Everman’s first professional associations with coffee came when he purchased the local shop Grind Central Espresso in 2013, which he still owns, and which now also serves Arctos-roasted coffee. Two years after buying that business, he installed a 2-kilo-capacity Mill City roaster in an uninsulated 8-by-10-foot garden shed, and set about learning the processes through which he now generates the house Arctos espresso blend, comprised of coffees from Central America, Brazil and Africa. Arctos also offers one decaf and one ultra-light-roasted white coffee blend called Ghost Bear.

arctos coffee roasters roasting

Said Everman, “Once I am done teaching for the summer, I will begin offering single origins at Arctos also.”

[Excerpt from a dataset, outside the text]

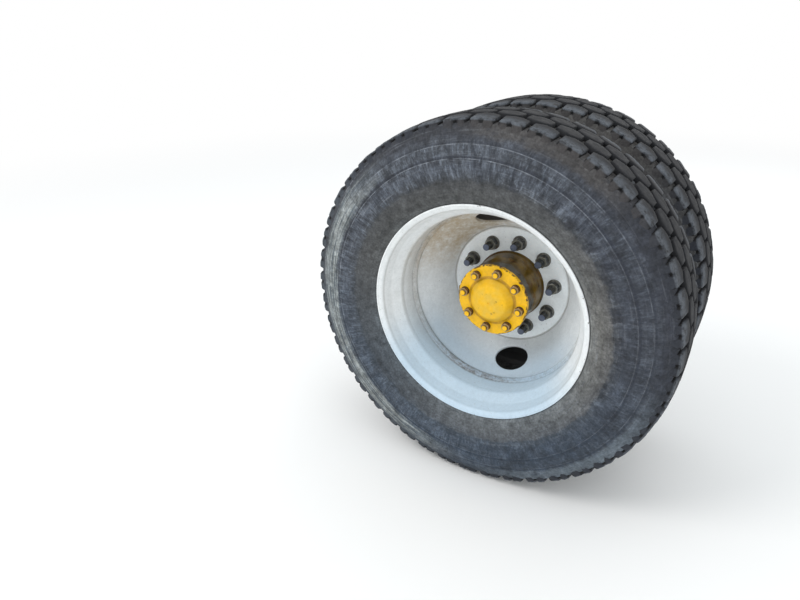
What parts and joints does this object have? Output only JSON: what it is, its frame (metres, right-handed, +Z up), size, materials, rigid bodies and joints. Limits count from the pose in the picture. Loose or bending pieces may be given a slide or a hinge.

Beyond the single-origin-oriented expansion to the roasted coffee menu this summer, there are no current plans for another cafe or other immediate growth, as the company opts instead to keep things slow and steady.

Said Everman, “I have fallen head over heals for many aspects of the coffee industry and I only hope that I am a part of it for years to come.”

 

Arctos Coffee & Roasting is open now at 1923 N. Hamilton St. in Spokane.